The spring game showed that Denzel Burke was back to playing with confidence, it showed Jordan Hancock’s size and speed combination, and it showed the physicality Igbinosun is bringing to the room. Behind them will be Jyaire Brown and Ryan Turner, who showed that if called upon they can be serviceable corners. With all the injuries last season, the depth brought in and the experience gained are two benefits that will hopefully pay off this season.

For the corners to get to the elite level that has been missing, they need to get back to playing with confidence. Damon Arnette was not the most talented or gifted cornerback to come through Ohio State, but he played with a competitiveness that not many players possess. The current top three corners on the roster have more talent but have to develop that mentality a corner needs to go from being close to the play to making the play.

An elite level for corner includes not having games like the ones where a player like Parker Washington goes off for career-best numbers. Adding to that, being secure tacklers is the floor. The Cam Brown missed tackle is what turned the tide in the matchup against Michigan. If he makes the tackle, the Wolverines are more likely than not to punt the football. The corners playing fundamentally sound first will gain the confidence to become playmakers. Once they gain that confidence, it then just becomes relying on the athleticism and instincts that got them to this level.

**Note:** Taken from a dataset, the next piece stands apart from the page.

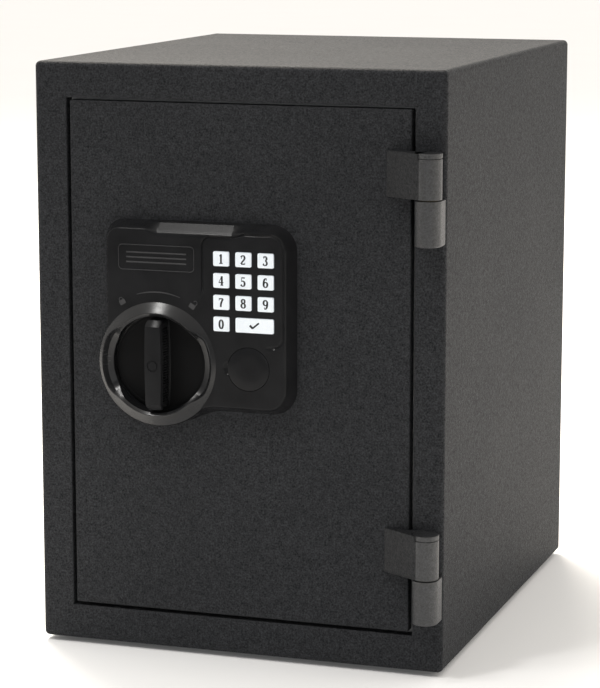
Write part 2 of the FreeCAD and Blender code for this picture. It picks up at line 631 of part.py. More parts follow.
pocketBack(crank, crankFront, f"{crankFront} + 3.5", lambda s: circle(s, "dial_across", "dial_up", "spindle_radius"))
register("crank", crank)
register("spindle_nut", minus(
    rod("y", "dial_across", f"{crankFront} + 3.5", "dial_up", "8.5", "2.2"),
    rod("y", "dial_across", crankFront, "dial_up", "spindle_radius", "8")))

solenoidBox = block("plunger_across - 10.5", "plunger_across + 10.5", "plate_back", "plate_back + 18",
                    "plunger_tip - 44.5", "plunger_tip - 8.5")
register("solenoid_body", minus(solenoidBox, rod(
    "z", "plunger_across", "bolt_depth", "plunger_tip - 34", "plunger_radius + spindle_play", "30")))
register("solenoid_plunger", rod(
    "z", "plunger_across", "bolt_depth", "plunger_tip - 31", "plunger_radius", "31"))

# ---- lock housing on the front of the door

bezel = body("lock_bezel")
outline = sketchOn(bezel, "XZ_Plane")
rectangle(outline, "bezel_left", "bezel_right", "bezel_bottom", "bezel_top")
slab = feature(bezel, "Pad", outline, "bezel_face")
bind(slab, "TaperAngle", "-bezel_slope")
doc.recompute()
if slab.Shape.BoundBox.XLength > mm["bezel_right"] - mm["bezel_left"] + 1:
    bind(slab, "TaperAngle", "bezel_slope")
    doc.recompute()
soften(bezel, "bezel_round_left", lambda e: runs(e, 1) and e.BoundBox.XMax < 150)
soften(bezel, "bezel_round_right", lambda e: runs(e, 1) and e.BoundBox.XMin > 150)
pocketBack(bezel, "-bezel_face", "0", lambda s: circle(s, "dial_across", "dial_up", "well_radius"))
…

Ohio State has the talent in the secondary to be truly great. With good health, I expect this group to be one of the best in the country. In combination with the safeties, I have a feeling they return to the top 10 nationally in the major passing offense categories. This is a prove-it year for the coaches, the players, and this group can set the tone for the entire team. To return to the elite level, it is going to take extreme commitment from the whole unit.

If they have it in them, the sky is the limit for the Ohio State defense.